%%

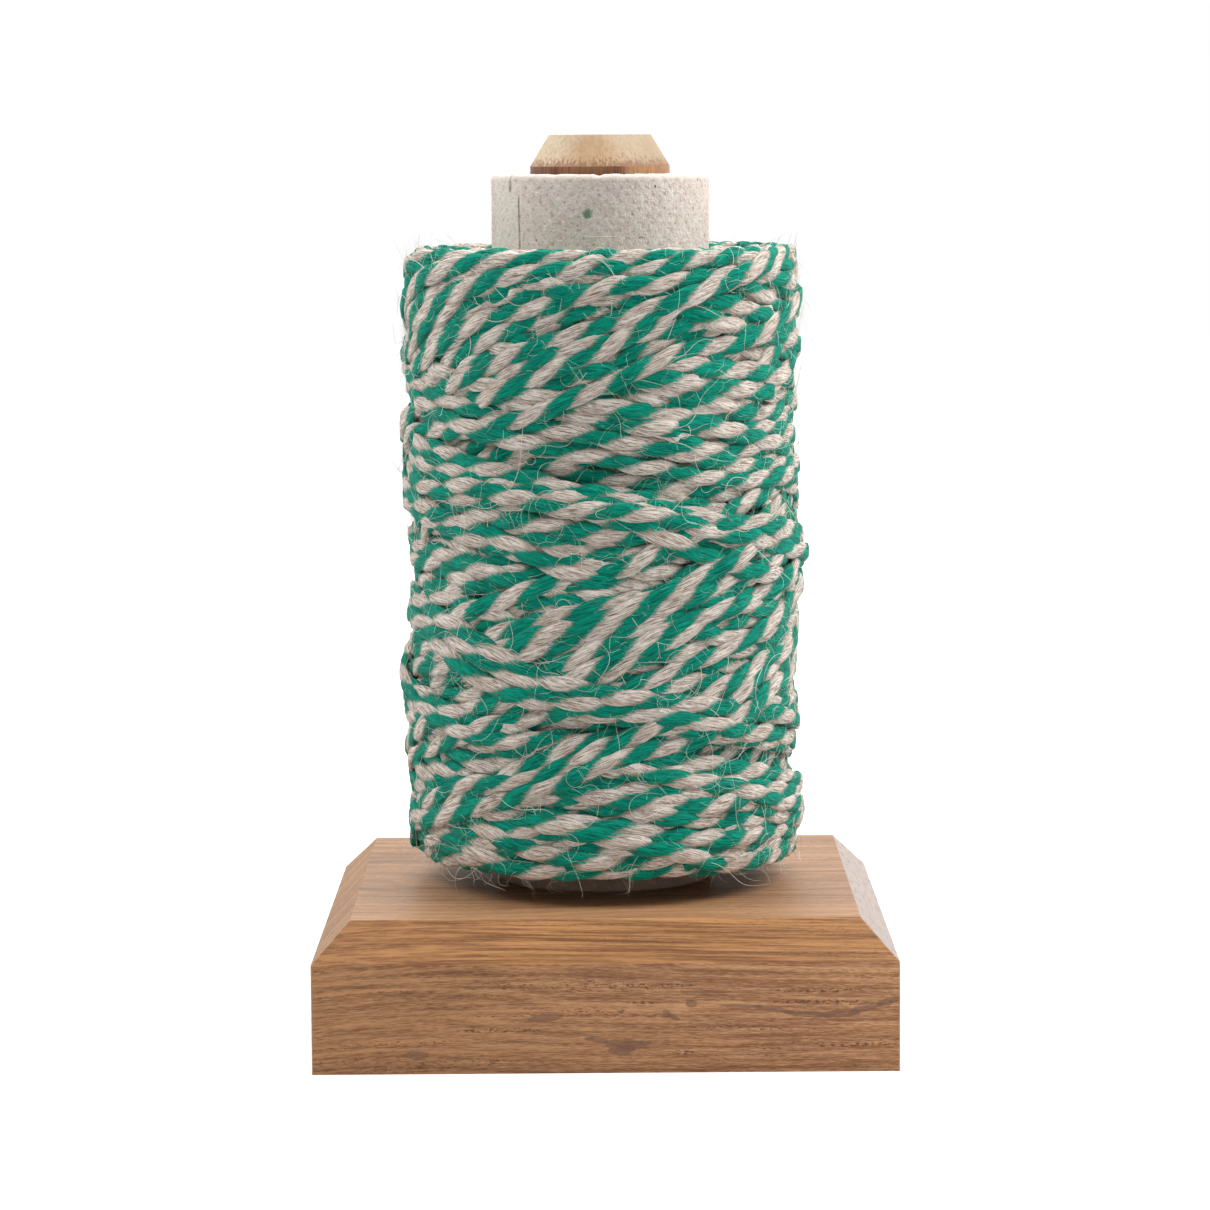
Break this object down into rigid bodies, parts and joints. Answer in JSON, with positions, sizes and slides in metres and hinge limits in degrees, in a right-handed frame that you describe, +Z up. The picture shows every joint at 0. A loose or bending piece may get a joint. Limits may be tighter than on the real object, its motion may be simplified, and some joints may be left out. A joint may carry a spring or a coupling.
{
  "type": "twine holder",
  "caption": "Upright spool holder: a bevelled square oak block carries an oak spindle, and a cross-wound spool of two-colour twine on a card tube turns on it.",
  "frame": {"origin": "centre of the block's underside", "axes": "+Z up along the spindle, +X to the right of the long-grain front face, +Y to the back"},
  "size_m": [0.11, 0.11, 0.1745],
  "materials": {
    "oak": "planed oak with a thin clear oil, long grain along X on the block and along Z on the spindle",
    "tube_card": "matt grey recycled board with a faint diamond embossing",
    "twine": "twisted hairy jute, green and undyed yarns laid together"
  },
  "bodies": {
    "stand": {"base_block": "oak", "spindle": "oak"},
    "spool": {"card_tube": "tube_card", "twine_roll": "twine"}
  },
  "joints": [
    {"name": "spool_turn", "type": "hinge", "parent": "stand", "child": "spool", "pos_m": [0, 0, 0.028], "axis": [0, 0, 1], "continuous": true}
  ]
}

%%
%%

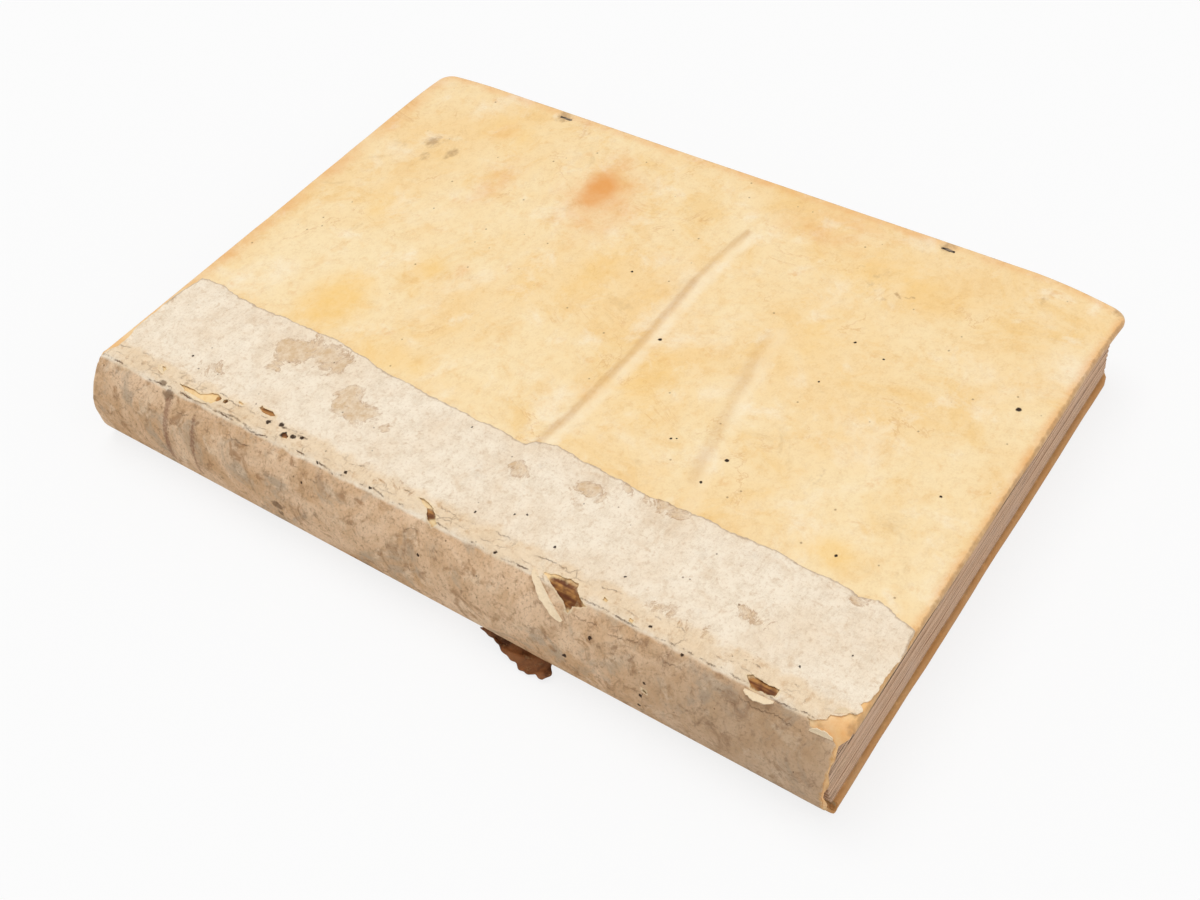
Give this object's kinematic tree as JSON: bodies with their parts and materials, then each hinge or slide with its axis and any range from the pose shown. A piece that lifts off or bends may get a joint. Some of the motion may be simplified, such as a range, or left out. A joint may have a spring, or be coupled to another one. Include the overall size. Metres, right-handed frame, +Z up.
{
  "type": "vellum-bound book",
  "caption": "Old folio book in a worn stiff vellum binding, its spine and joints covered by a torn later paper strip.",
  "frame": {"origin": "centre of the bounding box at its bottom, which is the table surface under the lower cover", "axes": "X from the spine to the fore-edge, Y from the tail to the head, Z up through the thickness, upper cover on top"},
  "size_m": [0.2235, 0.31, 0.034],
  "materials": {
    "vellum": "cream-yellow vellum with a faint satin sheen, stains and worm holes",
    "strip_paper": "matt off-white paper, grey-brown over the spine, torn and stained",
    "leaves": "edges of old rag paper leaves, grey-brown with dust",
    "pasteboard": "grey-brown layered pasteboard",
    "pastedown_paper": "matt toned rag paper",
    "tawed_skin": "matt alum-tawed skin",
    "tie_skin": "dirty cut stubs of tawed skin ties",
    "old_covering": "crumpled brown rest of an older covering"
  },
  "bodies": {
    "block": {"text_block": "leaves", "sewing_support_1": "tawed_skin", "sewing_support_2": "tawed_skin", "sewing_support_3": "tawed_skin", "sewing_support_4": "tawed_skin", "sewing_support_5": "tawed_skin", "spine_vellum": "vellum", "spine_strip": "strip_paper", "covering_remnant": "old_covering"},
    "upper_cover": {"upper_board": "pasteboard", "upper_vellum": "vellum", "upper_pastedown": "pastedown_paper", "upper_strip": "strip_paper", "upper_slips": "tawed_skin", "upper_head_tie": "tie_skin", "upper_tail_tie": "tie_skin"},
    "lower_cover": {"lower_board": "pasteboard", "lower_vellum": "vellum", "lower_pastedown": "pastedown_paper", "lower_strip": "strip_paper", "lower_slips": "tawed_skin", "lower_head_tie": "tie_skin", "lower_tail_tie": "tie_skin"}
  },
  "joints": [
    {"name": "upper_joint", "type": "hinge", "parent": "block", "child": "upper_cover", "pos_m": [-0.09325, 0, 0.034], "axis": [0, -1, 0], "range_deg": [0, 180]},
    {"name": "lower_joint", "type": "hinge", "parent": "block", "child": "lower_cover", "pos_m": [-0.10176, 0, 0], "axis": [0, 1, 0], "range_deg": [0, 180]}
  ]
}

%%
%%

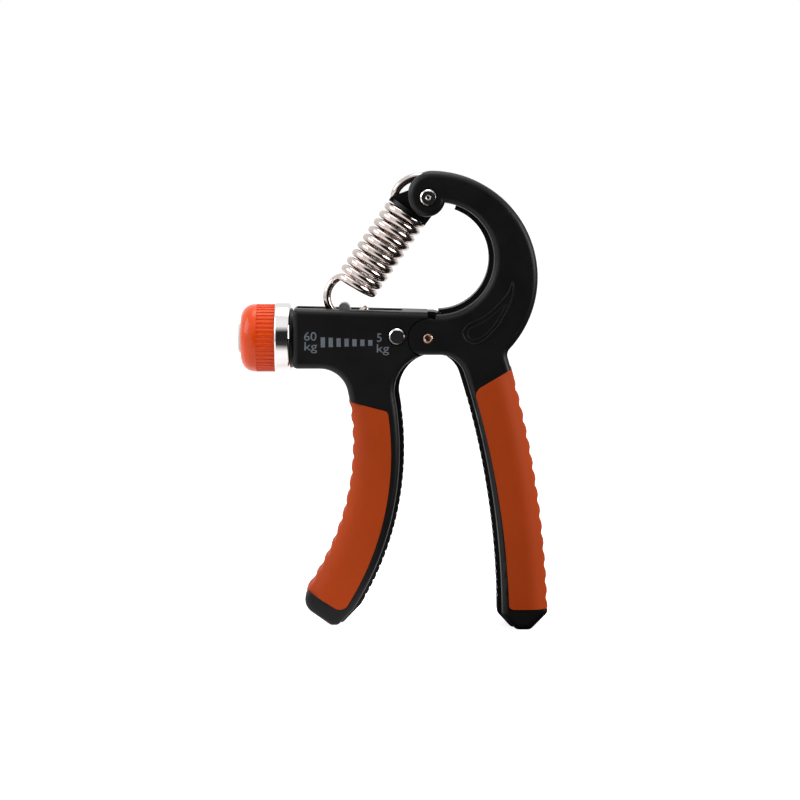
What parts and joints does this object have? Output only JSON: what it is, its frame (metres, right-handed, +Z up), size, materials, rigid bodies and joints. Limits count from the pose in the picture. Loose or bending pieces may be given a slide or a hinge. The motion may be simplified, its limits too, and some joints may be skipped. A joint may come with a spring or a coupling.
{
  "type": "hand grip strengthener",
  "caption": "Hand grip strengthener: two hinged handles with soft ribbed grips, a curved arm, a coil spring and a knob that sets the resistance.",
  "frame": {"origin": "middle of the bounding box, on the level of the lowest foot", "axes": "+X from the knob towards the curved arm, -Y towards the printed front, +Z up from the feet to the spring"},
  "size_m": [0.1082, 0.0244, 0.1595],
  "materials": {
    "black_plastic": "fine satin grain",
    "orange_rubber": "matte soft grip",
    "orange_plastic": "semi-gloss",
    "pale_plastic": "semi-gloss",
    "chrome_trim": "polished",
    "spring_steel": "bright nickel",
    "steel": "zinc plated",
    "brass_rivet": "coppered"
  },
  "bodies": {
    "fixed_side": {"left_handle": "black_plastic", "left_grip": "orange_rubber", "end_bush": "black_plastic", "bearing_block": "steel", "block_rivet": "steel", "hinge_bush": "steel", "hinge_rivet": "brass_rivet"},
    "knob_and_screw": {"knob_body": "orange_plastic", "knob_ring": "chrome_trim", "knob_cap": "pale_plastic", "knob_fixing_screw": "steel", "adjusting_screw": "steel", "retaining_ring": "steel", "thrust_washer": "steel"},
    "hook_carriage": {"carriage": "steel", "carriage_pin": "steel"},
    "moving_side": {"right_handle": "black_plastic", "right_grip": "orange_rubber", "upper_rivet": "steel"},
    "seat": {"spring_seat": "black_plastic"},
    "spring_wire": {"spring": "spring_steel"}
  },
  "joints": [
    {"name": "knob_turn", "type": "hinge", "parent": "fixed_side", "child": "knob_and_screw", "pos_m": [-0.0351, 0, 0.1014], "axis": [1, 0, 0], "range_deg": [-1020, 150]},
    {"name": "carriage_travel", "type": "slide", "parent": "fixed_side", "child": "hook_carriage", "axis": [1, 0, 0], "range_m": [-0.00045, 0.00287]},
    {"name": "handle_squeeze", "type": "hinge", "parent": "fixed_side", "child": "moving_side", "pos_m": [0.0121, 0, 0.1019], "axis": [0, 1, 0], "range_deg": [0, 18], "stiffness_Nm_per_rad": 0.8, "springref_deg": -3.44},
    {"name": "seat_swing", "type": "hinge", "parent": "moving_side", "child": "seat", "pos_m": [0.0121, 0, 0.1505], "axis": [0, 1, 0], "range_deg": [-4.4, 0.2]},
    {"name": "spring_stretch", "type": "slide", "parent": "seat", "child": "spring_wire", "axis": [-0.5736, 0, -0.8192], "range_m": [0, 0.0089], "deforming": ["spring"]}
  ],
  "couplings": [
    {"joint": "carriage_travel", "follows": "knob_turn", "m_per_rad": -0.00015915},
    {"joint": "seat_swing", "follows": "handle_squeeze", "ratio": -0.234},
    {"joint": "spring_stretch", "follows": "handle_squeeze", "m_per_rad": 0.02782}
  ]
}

%%

# DO THIS
From the listing above, copy out each line where the word "bending" appears.

# TASK RESULT
Break this object down into rigid bodies, parts and joints. Answer in JSON, with positions, sizes and slides in metres and hinge limits in degrees, in a right-handed frame that you describe, +Z up. The picture shows every joint at 0. A loose or bending piece may get a joint. Limits may be tighter than on the real object, its motion may be simplified, and some joints may be left out. A joint may carry a spring or a coupling.
What parts and joints does this object have? Output only JSON: what it is, its frame (metres, right-handed, +Z up), size, materials, rigid bodies and joints. Limits count from the pose in the picture. Loose or bending pieces may be given a slide or a hinge. The motion may be simplified, its limits too, and some joints may be skipped. A joint may come with a spring or a coupling.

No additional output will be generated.